IEEE Distributed Systems Online
"The Politics of DDos Attacks," by Greg Goth
For several weeks starting in early May 2007, most of the Baltic nation of Estonia suffered crippling distributed-denial-of-service (DDoS) attacks. Neither the size of the event nor its methods were unprecedented, but other unusual elements surrounding it brought new attention to the area of cyberterrorism, as well as promises to improve cross-border cooperation to prevent a reoccurrence.
Initially, news reports hinted that the attacks were linked to an ongoing feud between Russia and Estonia, with the Estonian government claiming to have traced one of the computers involved to an IP address in one of Russian President Vladimir Putin's offices. Although no one has produced evidence implicating the Russian government, the matter illustrated how someone with basic network knowledge and politically motivated intentions could cause widespread chaos.

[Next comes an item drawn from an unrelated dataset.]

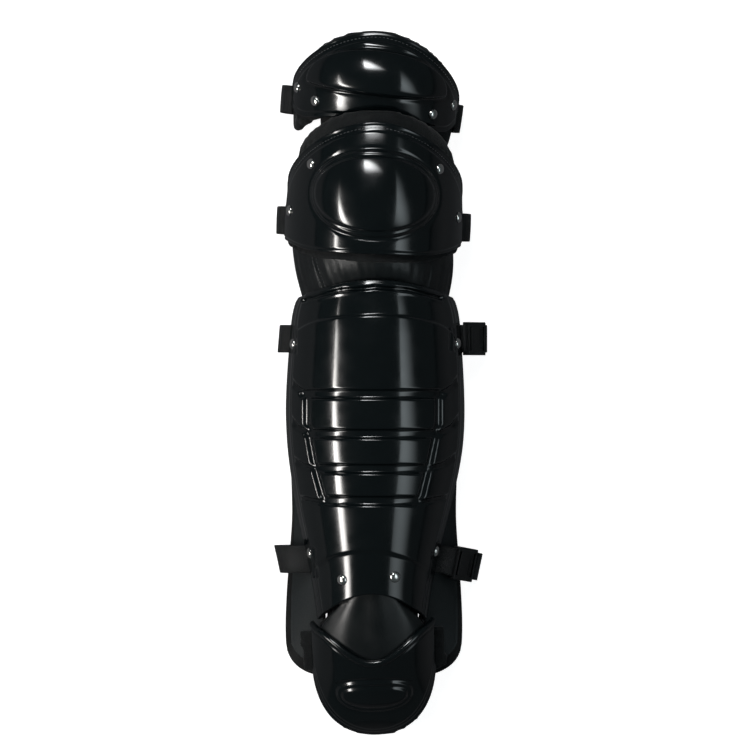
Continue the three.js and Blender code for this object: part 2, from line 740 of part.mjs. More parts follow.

And because Estonian operators didn't have supporting organizational structure with their counterparts in other nations, "there wasn't much somebody in Estonia could do but hold on for the ride," says Marty Lindner, senior member of the Computer Emergency Response Team Coordination Center at Carnegie Mellon University's Software Engineering Institute.
IEEE Security & Privacy
"Spam Filtering with Dynamically Updated URL Statistics," by Jangbok Kim, Kihyun Chung, and Kyunghee Choi
Many spam filters sort email using "black and white" lists that sort senders or servers into suspected spam (black) and probably legitimate messages (white). Although these filters are efficient, spammers can easily spoof them. The most popular alternative to black and white lists is analyzing email content for keywords, but this method is also flawed because it's difficult to generate reliable keyword lists and constantly update them.
Kim, Chung, and Choi propose a URL-based spam filter that sorts email according to the probability that URLs in it have been in legitimate or spam email in the past, freeing the clients from tedious list updating. Their filter analyzes URL statistics dynamically, using email client reports or an automatic reporting mechanism they created.

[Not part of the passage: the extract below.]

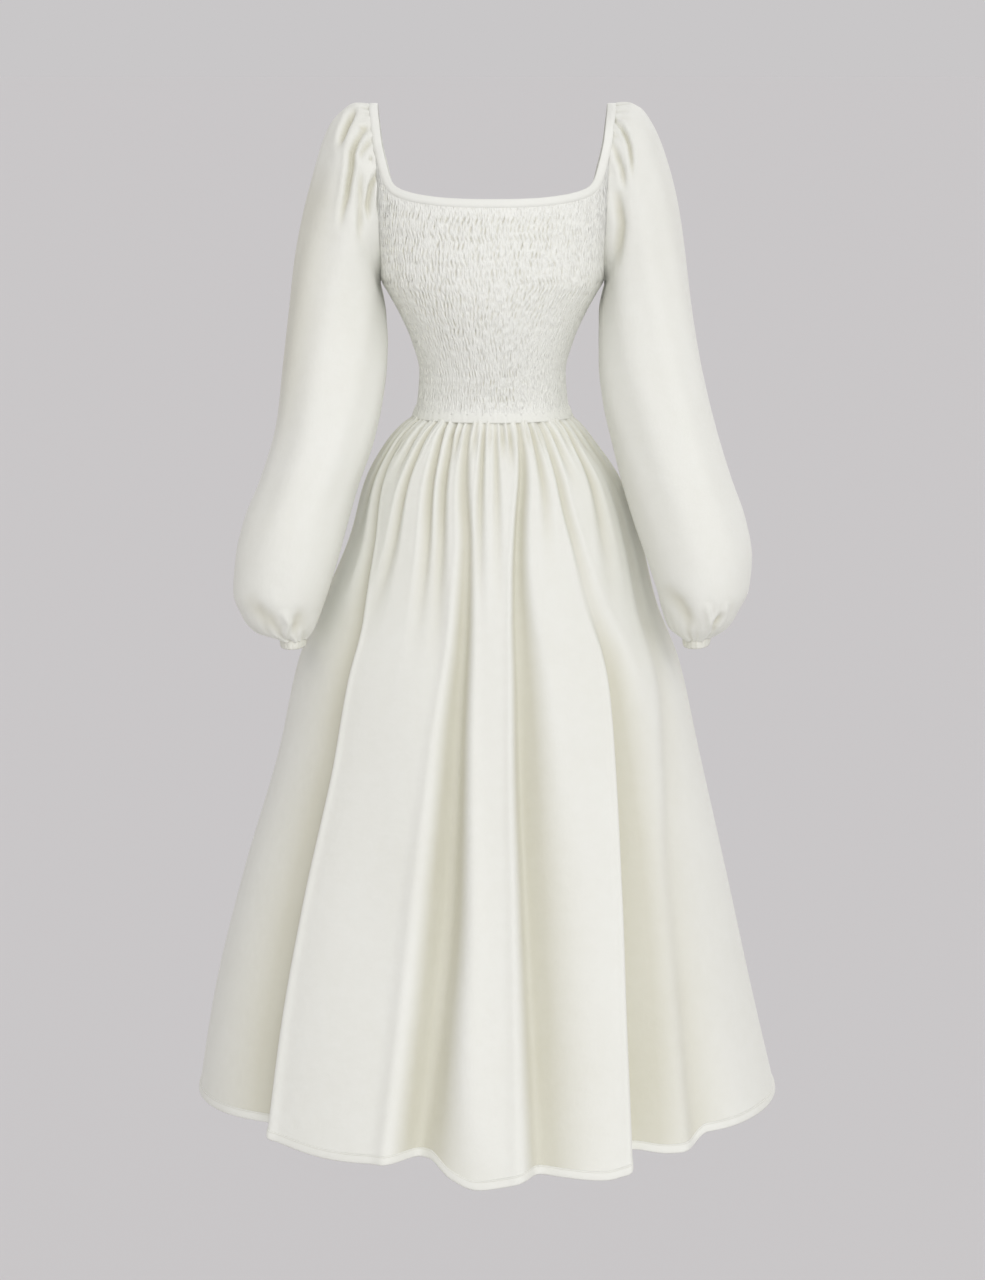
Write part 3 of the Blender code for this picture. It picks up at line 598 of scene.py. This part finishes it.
def shirring_power(s, z, off_side):
    """How strongly the front is shirred: less at its right, below the bust there and up its side."""
    at_right = 1 - fade(0.30, 0.60, s)
    below_bust = 1 - fade(0.195, 0.245, -z)
    side_strip = fade(0.010, 0.024, off_side) * fade(0.12, 0.22, -z)
    power = 0.60 + 0.40 * fade(0.30, 0.95, s)
    return power * (1 - 0.55 * at_right * below_bust) * (1 - 0.85 * side_strip)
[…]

Like the SpamCop filter, the filter created by Kim and his coauthors uses the naive Bayesian algorithm to classify email, but it's different several ways. Most important, it updates its frequency table based on client reports or an automatic reporting mechanism, thereby reflecting the statistics of email that has actually been classified instead of a training set of email.
The article explains the basics of the filter's design and presents a real-world evaluation in which the system correctly classified 73 percent of spam and more than 99 percent of legitimate email.